Another key catalyst is continued adoption in target verticals like retail and logistics. The platform's value proposition-real-time, scan-free inventory visibility and condition monitoring-directly addresses acute pain points in these industries. Growth will be validated by quarterly updates on the pace of new customer deployments and the expansion of joint go-to-market efforts. The investment's structure, which includes a seat on Wiliot's board, provides a direct channel to monitor this progress and ensure alignment.
Yet the investment is exposed to significant risks. The most immediate is execution risk. Scaling production to meet the demands of a global market while maintaining quality and cost targets is a formidable challenge. The partnership's success depends entirely on Avery Dennison's ability to leverage its manufacturing expertise at the scale required. A second risk is potential dilution. If Wiliot requires further funding rounds to support its growth, Avery Dennison's minority stake could be diluted, reducing its potential upside. More broadly, the venture operates in the midst of the "open race" for physical AI dominance. As the market report notes, no single geography, company, or technology architecture has yet combined intelligence, manufacturing cost, certified trustworthiness, and deployment density to claim victory. This uncertainty means the winning technology or business model is not yet clear, exposing the partnership to the risk that it bets on the wrong path.
For investors, the watchpoints are clear. Quarterly financial reports should include updates on Wiliot's revenue contribution and the progress of new customer deployments.
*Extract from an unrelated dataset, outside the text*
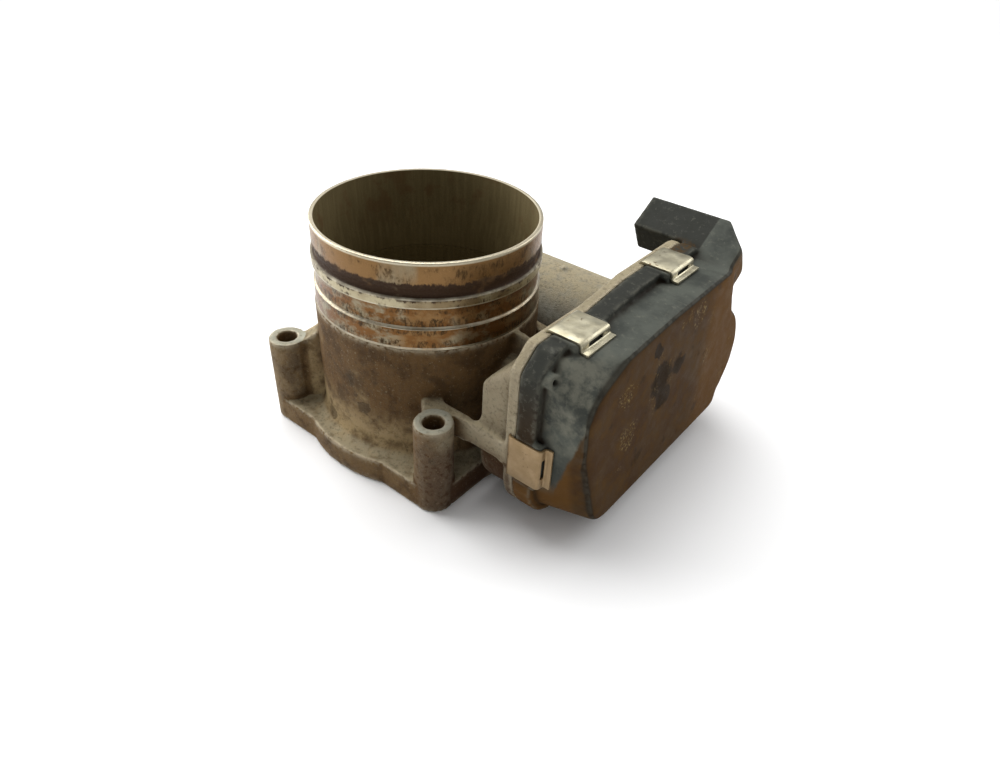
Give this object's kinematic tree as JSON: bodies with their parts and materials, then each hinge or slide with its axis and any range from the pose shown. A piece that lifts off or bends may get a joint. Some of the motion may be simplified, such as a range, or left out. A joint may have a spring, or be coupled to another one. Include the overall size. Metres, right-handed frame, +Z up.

Any changes to the partnership structure, such as shifts in manufacturing commitments or board dynamics, will signal evolving strategy. The bottom line is that this is a high-stakes, high-reward play. The investment's payoff is contingent on specific, measurable milestones in scaling and adoption, while its exposure to operational execution and market uncertainty means the path to returns will be neither straightforward nor guaranteed.